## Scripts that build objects
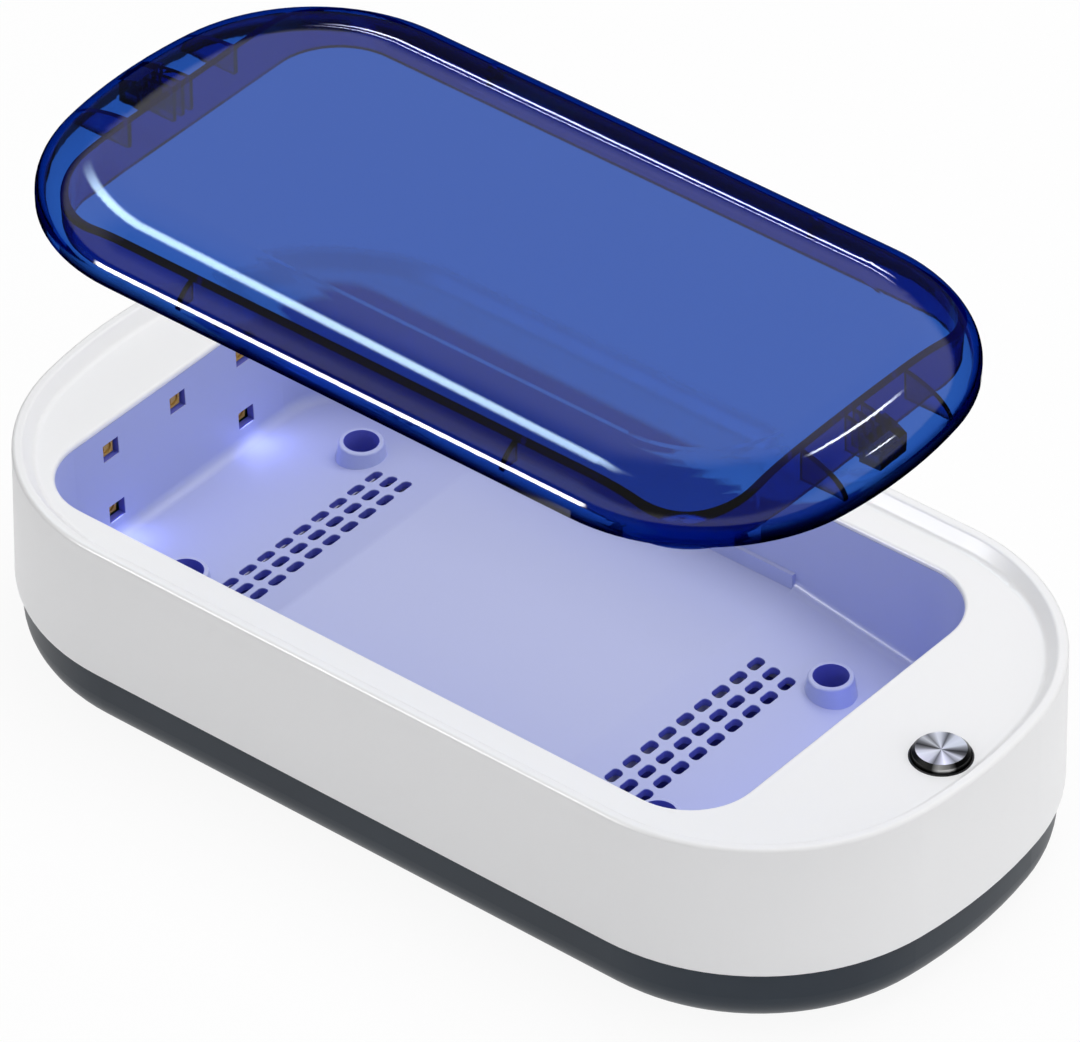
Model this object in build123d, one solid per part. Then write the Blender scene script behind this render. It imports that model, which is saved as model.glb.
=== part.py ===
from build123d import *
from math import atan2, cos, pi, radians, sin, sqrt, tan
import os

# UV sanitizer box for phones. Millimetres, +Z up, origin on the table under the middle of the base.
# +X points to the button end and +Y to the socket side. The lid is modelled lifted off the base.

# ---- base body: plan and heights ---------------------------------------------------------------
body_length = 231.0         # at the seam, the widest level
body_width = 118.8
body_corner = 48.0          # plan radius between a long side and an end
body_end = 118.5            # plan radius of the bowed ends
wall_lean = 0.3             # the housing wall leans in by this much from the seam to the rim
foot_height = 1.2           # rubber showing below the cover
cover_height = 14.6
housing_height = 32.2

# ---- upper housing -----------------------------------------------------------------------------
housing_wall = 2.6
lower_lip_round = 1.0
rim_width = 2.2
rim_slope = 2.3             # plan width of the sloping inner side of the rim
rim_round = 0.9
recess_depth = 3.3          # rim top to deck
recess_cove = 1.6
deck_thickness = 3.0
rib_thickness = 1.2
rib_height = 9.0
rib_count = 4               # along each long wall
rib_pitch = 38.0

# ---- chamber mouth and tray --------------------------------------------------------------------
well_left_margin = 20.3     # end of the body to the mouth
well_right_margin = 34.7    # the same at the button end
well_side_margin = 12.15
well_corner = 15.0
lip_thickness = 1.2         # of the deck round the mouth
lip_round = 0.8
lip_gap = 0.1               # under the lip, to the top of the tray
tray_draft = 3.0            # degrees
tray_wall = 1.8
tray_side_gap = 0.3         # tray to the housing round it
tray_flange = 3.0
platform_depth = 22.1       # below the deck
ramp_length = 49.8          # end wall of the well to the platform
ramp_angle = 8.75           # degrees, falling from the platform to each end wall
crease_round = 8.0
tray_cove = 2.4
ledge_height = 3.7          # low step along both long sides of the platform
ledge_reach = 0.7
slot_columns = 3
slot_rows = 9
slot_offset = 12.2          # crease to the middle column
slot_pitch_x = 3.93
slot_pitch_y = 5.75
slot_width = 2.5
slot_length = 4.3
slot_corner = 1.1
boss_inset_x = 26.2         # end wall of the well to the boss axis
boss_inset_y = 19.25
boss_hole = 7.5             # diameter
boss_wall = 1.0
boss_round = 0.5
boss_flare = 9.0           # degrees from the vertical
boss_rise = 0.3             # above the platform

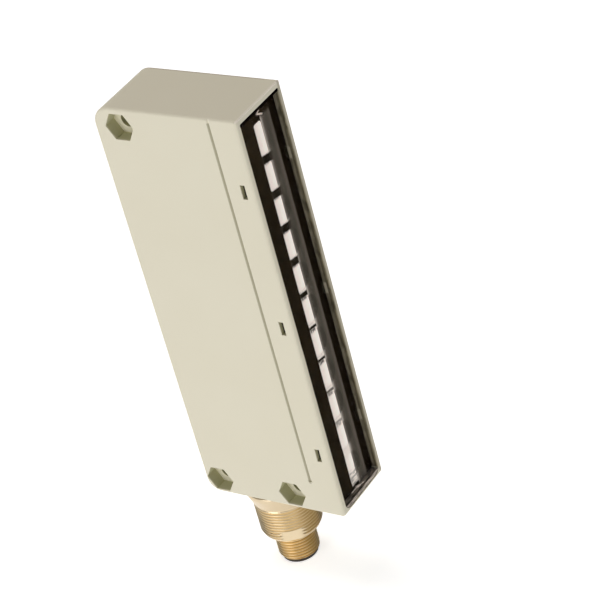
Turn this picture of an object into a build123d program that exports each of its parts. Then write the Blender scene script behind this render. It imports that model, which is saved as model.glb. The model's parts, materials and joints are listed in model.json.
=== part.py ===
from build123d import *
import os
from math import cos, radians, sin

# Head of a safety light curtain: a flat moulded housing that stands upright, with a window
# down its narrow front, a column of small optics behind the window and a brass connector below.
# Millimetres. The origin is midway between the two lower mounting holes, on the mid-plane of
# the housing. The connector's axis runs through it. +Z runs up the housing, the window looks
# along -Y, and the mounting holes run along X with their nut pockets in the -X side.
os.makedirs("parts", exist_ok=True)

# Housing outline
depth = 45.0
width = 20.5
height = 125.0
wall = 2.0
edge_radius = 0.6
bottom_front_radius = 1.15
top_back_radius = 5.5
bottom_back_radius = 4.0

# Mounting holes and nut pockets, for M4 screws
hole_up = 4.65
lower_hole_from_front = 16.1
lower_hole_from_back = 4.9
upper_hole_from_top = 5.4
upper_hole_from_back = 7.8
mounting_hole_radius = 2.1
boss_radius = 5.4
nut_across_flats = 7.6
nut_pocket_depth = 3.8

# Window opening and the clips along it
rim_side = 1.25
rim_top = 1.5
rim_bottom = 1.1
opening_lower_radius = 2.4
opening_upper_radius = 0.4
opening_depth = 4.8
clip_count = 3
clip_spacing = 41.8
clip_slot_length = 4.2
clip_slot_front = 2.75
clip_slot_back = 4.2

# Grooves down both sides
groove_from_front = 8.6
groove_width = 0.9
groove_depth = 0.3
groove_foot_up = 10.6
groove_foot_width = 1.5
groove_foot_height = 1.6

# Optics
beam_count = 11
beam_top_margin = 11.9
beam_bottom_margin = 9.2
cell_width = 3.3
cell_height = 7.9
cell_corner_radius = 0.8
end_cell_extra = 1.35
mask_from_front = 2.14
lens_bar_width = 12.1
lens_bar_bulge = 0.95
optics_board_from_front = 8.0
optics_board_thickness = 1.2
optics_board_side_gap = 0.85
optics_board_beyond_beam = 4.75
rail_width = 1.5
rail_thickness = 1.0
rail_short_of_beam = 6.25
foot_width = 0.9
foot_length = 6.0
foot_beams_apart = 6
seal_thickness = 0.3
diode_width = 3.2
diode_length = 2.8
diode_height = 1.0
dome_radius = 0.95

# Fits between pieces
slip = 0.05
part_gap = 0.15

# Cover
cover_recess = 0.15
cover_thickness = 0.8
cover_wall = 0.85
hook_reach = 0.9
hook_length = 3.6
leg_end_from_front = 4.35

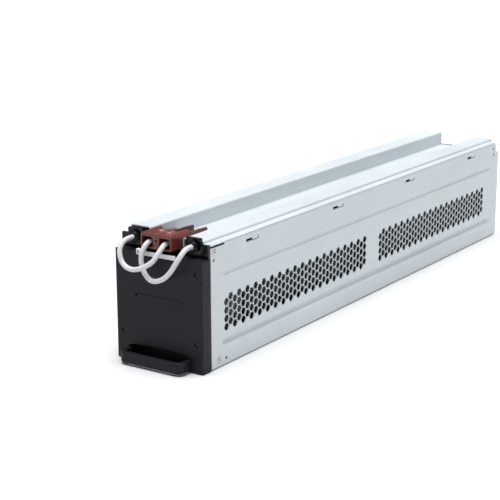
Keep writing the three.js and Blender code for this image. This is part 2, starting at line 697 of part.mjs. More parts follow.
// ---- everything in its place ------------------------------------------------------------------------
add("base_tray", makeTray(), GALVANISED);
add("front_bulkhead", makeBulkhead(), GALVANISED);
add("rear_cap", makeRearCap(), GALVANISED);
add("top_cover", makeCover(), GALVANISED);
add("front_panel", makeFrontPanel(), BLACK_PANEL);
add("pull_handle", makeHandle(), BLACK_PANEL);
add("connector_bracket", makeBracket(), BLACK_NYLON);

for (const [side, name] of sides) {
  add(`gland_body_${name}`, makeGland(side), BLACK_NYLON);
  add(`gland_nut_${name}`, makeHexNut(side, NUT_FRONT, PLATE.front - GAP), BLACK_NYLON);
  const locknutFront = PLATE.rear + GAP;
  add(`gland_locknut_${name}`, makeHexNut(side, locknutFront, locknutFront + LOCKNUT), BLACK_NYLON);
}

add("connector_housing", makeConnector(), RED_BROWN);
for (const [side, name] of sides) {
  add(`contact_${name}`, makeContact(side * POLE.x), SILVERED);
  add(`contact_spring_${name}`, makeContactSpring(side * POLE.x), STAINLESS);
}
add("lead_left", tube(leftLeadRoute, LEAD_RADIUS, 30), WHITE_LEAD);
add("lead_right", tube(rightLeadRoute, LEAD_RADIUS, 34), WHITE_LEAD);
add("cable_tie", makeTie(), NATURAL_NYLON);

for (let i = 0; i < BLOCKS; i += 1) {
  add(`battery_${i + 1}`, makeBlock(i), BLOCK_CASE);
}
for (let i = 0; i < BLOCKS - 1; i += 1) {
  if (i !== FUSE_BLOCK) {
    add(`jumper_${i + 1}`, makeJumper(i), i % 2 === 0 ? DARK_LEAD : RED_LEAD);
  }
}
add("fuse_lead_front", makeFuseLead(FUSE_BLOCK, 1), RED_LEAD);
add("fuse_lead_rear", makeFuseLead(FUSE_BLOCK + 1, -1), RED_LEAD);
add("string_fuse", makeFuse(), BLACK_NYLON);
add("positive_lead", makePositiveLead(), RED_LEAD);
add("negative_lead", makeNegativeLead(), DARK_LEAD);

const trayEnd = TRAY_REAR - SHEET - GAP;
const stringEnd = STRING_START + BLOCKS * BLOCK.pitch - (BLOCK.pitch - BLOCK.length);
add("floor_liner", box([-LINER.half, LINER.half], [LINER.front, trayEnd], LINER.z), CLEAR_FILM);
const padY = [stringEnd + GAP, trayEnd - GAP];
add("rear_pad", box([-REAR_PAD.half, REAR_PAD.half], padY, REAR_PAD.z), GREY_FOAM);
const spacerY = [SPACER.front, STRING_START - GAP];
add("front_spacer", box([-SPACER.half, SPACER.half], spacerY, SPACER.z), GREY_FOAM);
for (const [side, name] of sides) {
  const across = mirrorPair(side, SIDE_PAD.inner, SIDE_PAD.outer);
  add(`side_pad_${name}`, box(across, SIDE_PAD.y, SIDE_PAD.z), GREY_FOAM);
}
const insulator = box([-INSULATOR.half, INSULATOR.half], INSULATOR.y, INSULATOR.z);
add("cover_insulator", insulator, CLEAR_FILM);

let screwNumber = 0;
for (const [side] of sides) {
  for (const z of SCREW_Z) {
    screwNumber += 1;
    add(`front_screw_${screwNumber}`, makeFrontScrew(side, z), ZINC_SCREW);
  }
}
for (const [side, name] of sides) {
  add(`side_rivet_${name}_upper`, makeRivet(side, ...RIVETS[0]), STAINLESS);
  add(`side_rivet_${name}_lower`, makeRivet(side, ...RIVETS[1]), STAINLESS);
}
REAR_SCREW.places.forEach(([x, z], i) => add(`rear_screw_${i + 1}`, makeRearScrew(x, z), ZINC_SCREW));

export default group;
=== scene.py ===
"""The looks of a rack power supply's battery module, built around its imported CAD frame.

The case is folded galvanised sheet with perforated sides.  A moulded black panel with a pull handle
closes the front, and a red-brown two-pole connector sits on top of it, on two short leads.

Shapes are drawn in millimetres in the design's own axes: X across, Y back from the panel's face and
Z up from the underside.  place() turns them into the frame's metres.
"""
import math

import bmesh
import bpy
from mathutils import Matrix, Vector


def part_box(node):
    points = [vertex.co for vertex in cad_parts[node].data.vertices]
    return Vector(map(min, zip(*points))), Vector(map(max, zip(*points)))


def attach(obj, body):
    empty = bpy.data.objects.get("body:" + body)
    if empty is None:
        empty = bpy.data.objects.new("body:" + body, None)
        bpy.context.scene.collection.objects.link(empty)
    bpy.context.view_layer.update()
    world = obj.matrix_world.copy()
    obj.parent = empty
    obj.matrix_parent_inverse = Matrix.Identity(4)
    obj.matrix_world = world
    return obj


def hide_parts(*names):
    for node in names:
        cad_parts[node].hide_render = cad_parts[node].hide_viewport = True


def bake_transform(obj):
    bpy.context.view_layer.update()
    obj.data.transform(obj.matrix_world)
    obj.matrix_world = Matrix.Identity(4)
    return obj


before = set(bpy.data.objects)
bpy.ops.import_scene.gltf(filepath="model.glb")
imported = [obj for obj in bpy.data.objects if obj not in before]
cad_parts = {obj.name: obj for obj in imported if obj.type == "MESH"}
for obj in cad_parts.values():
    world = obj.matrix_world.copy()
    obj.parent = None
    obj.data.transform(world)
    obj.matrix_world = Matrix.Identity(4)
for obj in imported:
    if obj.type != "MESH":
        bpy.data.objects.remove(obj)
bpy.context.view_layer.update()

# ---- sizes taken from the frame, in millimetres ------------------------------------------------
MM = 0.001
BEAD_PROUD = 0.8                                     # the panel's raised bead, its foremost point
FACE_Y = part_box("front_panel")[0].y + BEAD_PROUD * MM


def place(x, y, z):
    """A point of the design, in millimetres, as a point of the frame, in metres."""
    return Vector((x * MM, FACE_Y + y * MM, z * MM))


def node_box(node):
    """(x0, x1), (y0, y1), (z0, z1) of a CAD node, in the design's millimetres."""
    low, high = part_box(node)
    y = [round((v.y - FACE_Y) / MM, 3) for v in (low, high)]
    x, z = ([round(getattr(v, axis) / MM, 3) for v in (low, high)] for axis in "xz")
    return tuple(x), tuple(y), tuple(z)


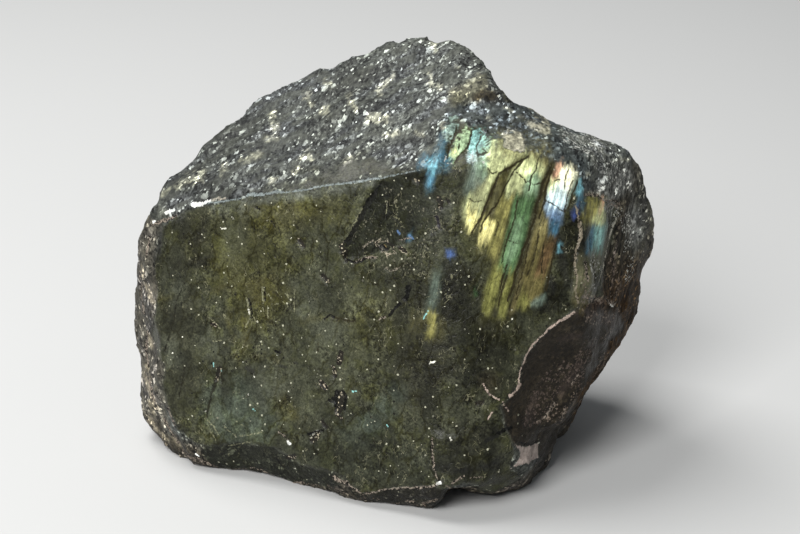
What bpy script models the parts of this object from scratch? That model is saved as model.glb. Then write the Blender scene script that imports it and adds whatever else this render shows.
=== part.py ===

## Given request
Copy exactly, and only, the lines from the one containing "let screwNumber = 0;" through the one containing "points = [vertex.co".

## Solution for this exercise
let screwNumber = 0;
for (const [side] of sides) {
  for (const z of SCREW_Z) {
    screwNumber += 1;
    add(`front_screw_${screwNumber}`, makeFrontScrew(side, z), ZINC_SCREW);
  }
}
for (const [side, name] of sides) {
  add(`side_rivet_${name}_upper`, makeRivet(side, ...RIVETS[0]), STAINLESS);
  add(`side_rivet_${name}_lower`, makeRivet(side, ...RIVETS[1]), STAINLESS);
}
REAR_SCREW.places.forEach(([x, z], i) => add(`rear_screw_${i + 1}`, makeRearScrew(x, z), ZINC_SCREW));

export default group;
=== scene.py ===
"""The looks of a rack power supply's battery module, built around its imported CAD frame.

The case is folded galvanised sheet with perforated sides.  A moulded black panel with a pull handle
closes the front, and a red-brown two-pole connector sits on top of it, on two short leads.

Shapes are drawn in millimetres in the design's own axes: X across, Y back from the panel's face and
Z up from the underside.  place() turns them into the frame's metres.
"""
import math

import bmesh
import bpy
from mathutils import Matrix, Vector


def part_box(node):
    points = [vertex.co for vertex in cad_parts[node].data.vertices]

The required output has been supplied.